Я сам не знаю, как я вернулся в лагерь, неся на руках хрупкое любимое тело...
Корето ждала меня и была уже одета, причесана, совсем готова. С выражением непобедимой ненависти посмотрела она на это бледное лицо и проронила сквозь зубы:
― Вот это объясняет все.
Потом она вышла с хлыстом, висящим у пояса, и свистнула свою свиту. Она хорошо поступила. Я не был в настроении выносить ее сарказм. Сердце Эдидеи билось очень слабо. Когда я убедился, исследовав ее члены, что Эдидея не ранена нигде и что только страх и гроза привели ее в такое состояние, я стал медленно вливать из своего рта в ее уста маленькие глотки крепкого вина, потом стал тереть ей виски и согревать ее руки в своих руках.
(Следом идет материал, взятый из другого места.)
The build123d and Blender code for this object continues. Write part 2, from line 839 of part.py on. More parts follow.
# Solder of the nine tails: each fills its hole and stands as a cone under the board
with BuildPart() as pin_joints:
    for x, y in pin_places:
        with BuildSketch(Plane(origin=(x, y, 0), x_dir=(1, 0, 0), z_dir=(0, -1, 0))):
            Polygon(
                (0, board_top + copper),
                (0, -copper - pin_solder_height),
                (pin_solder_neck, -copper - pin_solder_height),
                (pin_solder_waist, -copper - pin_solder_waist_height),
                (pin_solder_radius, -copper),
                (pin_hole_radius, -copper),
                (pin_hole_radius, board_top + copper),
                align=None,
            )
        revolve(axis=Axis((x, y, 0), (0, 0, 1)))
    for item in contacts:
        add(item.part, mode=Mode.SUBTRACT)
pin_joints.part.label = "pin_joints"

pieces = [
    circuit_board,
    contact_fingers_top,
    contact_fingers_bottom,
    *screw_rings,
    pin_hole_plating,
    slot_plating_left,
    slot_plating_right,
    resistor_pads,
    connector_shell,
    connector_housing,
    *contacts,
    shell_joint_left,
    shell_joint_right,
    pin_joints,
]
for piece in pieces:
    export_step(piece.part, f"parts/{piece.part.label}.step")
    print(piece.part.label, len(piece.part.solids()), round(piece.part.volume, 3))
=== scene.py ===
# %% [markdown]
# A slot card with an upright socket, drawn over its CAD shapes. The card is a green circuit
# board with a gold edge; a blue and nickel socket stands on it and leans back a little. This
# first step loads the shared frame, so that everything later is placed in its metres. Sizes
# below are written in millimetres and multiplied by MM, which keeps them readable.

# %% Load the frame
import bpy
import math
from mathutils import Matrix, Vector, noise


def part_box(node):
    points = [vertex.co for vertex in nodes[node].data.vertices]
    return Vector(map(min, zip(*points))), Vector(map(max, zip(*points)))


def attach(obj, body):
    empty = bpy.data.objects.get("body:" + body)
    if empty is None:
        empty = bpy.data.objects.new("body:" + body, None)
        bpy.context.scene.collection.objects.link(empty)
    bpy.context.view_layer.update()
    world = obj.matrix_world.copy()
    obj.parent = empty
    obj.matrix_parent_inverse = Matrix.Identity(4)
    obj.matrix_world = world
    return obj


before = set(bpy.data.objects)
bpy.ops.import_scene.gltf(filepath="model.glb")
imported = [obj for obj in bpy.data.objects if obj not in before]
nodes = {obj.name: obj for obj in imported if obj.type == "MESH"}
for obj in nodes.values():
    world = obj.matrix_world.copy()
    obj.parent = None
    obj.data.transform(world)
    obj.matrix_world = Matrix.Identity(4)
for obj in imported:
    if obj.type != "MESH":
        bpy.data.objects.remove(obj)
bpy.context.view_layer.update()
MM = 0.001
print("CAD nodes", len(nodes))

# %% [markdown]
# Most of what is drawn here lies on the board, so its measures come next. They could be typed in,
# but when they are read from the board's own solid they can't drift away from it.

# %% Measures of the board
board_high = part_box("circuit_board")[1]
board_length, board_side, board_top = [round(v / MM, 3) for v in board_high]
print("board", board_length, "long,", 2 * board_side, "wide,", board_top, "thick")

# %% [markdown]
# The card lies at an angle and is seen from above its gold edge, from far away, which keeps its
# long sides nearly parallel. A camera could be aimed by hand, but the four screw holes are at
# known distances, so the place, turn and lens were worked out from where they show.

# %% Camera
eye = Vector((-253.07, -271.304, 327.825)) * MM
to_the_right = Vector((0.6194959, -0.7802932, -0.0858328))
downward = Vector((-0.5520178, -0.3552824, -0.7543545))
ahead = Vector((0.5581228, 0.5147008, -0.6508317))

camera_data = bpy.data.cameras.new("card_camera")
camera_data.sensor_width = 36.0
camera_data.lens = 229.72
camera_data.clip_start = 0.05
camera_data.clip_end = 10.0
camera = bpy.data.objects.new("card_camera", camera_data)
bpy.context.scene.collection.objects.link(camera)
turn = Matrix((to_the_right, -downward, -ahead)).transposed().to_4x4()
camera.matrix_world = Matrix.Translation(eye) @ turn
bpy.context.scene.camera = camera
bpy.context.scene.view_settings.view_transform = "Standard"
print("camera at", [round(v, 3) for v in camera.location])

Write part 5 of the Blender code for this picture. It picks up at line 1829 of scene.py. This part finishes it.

Бледно-розовая краска поднялась к ее лицу. Губы ее стали шептать неслышные слова, ресницы приподнялись, и под ними блеснула лазурь ее глаз.
― О! Жан! ― сказала она мне, открыв глаза, и обвила мою шею руками, вся под властью нежности и страха.
Именно в эту минуту Корето вернулась в пещеру. И я увидел, как в испуганных глазах дикого ребенка при виде ее воскресло воспоминание о ночном видении, и руки ее оттолкнули меня с такою же силой, с какой только что обнимали.
Приподняв полотняную занавесь, испанка концом своего хлыста указала Торомети на невинную виновницу ее ненасыщенного ночного каприза.
― Взять ее, ― сказала она с презрением, ― запереть в пещере Оруту вместе с господином Синдикатом. Этому парню будет развлечение.
Но пора для моего вмешательства еще не настала. Под презрительным, бичующим взглядом Иностранки маленькая царица выпрямилась. Высокомерно и холодно прошла она мимо Корето, которая нерешительно отступила.